Pebisnis Tak Yakin Target Produksi Minyak 2030 Tercapai, Ini Alasannya
Asosiasi Perusahaan Migas Nasional (Aspermigas) memperkirakan target produksi minyak 1 juta barel per hari (bopd) pada 2030 akan sulit tercapai. Hal itu merujuk pada kegiatan produksi minyak saat ini yang hanya mampu menahan penurunan alamiah dari lapangan tua.
Capaian minyak terangkut atau lifting minyak semester I 2023 masih berada di level 615.500 barel per hari (bph). Aspermigas menyebut sisa termin tujuh tahun tak cukup untuk mengejar target 1 juta barel pada 2030.
Ketua Komite Investasi Aspermigas Moshe Rizal mengatakan kondisi lapangan minyak dalam negeri sudah masuk dalam tahap mature, sehingga membutuhkan investasi tambahan untuk pengeboran minyak pada lapisan lebih dalam.
"Target 2030 untuk minyak saya rasa memang sulit karena produksinya tidak naik-naik," kata Moshe saat dihubungi lewat sambungan telepon pada Jumat (11/8).
Moshe menambahkan, ada dua langkah yang dapat mengerek capaian produksi migas ke depan, yakni memperbanyak kegiatan eksplorasi dan Enhance Oil Recovery (EOR). EOR merupakan metode peningkatan produksi minyak bumi dengan menginjeksikan sumber energi eksternal, seperti injeksi emisi karbon maupun injeksi uap ke dalam sumur yang ada.
Lebih lanjut, kata Moshe industri hulu migas kini harus mengalihkan pengeboran minyak ke lapangan lepas pantai (offshore) yang membutuhkan biaya lebih tinggi dari pengeboran darat atau onshore. Dia berharap pemerintah juga turut peran kegiatan investasi hulu migas, terutama pada aktivitas eksplorasi.

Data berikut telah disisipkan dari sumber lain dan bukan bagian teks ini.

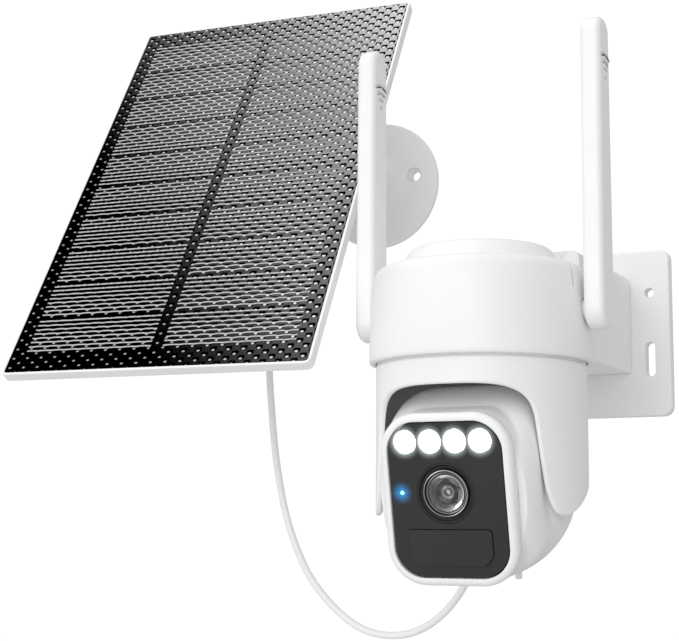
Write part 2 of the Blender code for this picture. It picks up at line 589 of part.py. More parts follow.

"Pemerintah juga harus kucurkan uang di sektor hulu, tidak lagi bergantung pada sektor swasta," ujarnya.
Di sisi lain, SKK Migas juga mengakui beratnya target produksi minyak 1 juta barel per hari pada 2030 karena kinerja pengeboran yang belum maksimal saat ini. Hal itu tak terlepas dari salah satu aktivitas pengeboran yang lambat.
Indonesian Petroleum Association (IPA) menyoroti adanya kelangkaan dan tingginya biaya sewa rig atau alat pengeboran untuk kegiatan hulu migas di dalam negeri.
Kondisi tersebut berpotensi mengancam pencapaian target pengeboran sumur migas tahun ini yang diperkirakan tertahan di angka 864 sumur, lebih rendah dari target 991 sumur.
Vice President IPA Ronald Gunawan menjelaskan kondisi kekurangan bor di sektor hulu migas bermula saat mayoritas pelaku usaha mengurangi kegiatan pengeboran imbas krisis Pandemi Covid-19 yang melanda dunia pada 2020-2022.
Mayoritas perusahaan yang bergerak di penyewaan rig dan perusahaan yang memiliki rig mandiri saat itu mengendapkan alat pengeboran mereka di lokasi penyimpanan.
Ronald melanjutkan, gairah pengeboran hulu migas mulai timbul saat memasuki medio 2022 seiring adanya krisis energi di Eropa. Perburuan energi fosil secara gencar menimbulkan permintaan rig yang naik signifikasi. Angka permintaan lebih tinggi dari jumlah rig yang tersedia.
Fenomena kelangkaan rig sejatinya merupakan persoalan yang telah terjadi sejak awal tahun. SKK Migas melaporkan kebutuhan 150 rig untuk memenuhi target pengeboran 991 sumur pengembangan dan 57 sumur eksplorasi. Namun hingga April, SKK Migas baru menjamin ketersediaan 111 rig.
Secara rinci, Indonesia membutuhkan 111 rig sumur pengembangan dan 39 rig sumur eksplorasi, sehingga totalnya 150. Namun yang tersedia yakni 89 rig sumur pengembangan dan 22 rig sumur eksplorasi atau total 111. Dari total yang tersedia, 89 rig sumur pengembangan sudah dikontrak. Sedangkan 22 rig sumur eksplorasi dalam proses pengadaan.
Kepala Divisi Program dan Komunikasi SKK Migas Hudi Suryodipuro mengatakan pihaknya telah mengunci komitmen 20 rig untuk sumur eksplorasi dan masih ada 19 rig dalam proses pengadaan. Keterbatasan fasilitas rig tersebut ikut mengerek biaya sewa, terutama untuk rig pengeboran di wilayah migas offshore.